▼

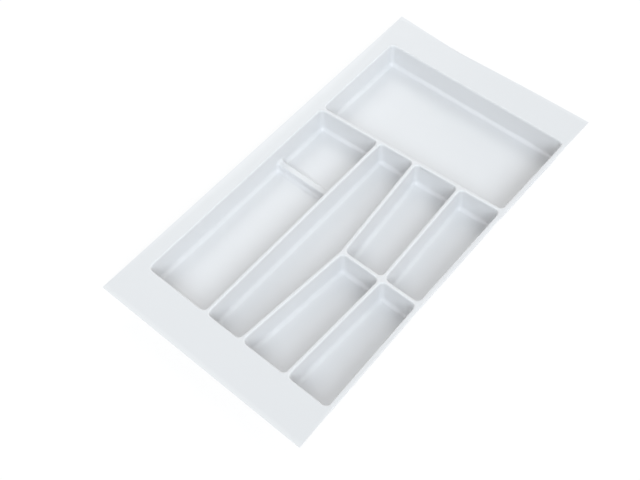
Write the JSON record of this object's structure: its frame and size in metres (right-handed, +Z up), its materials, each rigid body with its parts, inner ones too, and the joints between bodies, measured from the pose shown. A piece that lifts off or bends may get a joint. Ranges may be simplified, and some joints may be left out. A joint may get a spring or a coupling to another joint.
{
  "type": "cutlery tray",
  "caption": "Shallow white formed-plastic drawer insert: a flat flange round straight and tapered wells for cutlery, with one wide well lying across the rear end.",
  "frame": {"origin": "on the surface that the wells stand on, under the middle of the flange", "axes": "+X towards the narrow side flange, +Y towards the end with the well that lies across, +Z up"},
  "size_m": [0.2626, 0.4916, 0.0324],
  "materials": {
    "tray_plastic": "satin, cool white, formed from one sheet"
  },
  "bodies": {
    "root": {"flange_deck": "tray_plastic", "rear_pan": "tray_plastic", "left_pan": "tray_plastic", "long_pan": "tray_plastic", "middle_rear_pan": "tray_plastic", "middle_front_pan": "tray_plastic", "right_rear_pan": "tray_plastic", "right_front_pan": "tray_plastic"}
  },
  "joints": []
}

▲

Restate the data above word for word, please.

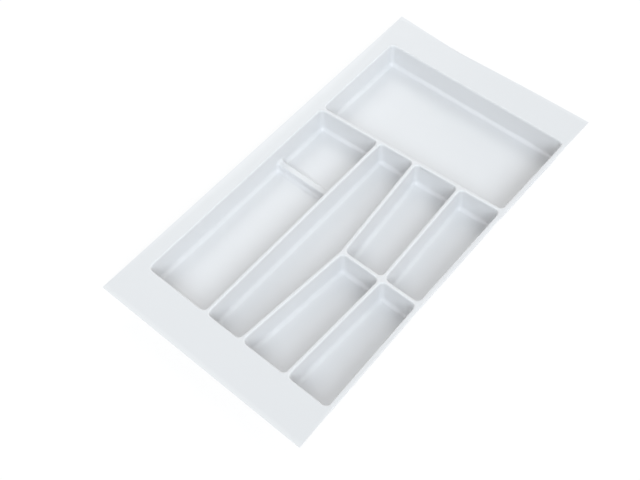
Write the JSON record of this object's structure: its frame and size in metres (right-handed, +Z up), its materials, each rigid body with its parts, inner ones too, and the joints between bodies, measured from the pose shown. A piece that lifts off or bends may get a joint. Ranges may be simplified, and some joints may be left out. A joint may get a spring or a coupling to another joint.
{
  "type": "cutlery tray",
  "caption": "Shallow white formed-plastic drawer insert: a flat flange round straight and tapered wells for cutlery, with one wide well lying across the rear end.",
  "frame": {"origin": "on the surface that the wells stand on, under the middle of the flange", "axes": "+X towards the narrow side flange, +Y towards the end with the well that lies across, +Z up"},
  "size_m": [0.2626, 0.4916, 0.0324],
  "materials": {
    "tray_plastic": "satin, cool white, formed from one sheet"
  },
  "bodies": {
    "root": {"flange_deck": "tray_plastic", "rear_pan": "tray_plastic", "left_pan": "tray_plastic", "long_pan": "tray_plastic", "middle_rear_pan": "tray_plastic", "middle_front_pan": "tray_plastic", "right_rear_pan": "tray_plastic", "right_front_pan": "tray_plastic"}
  },
  "joints": []
}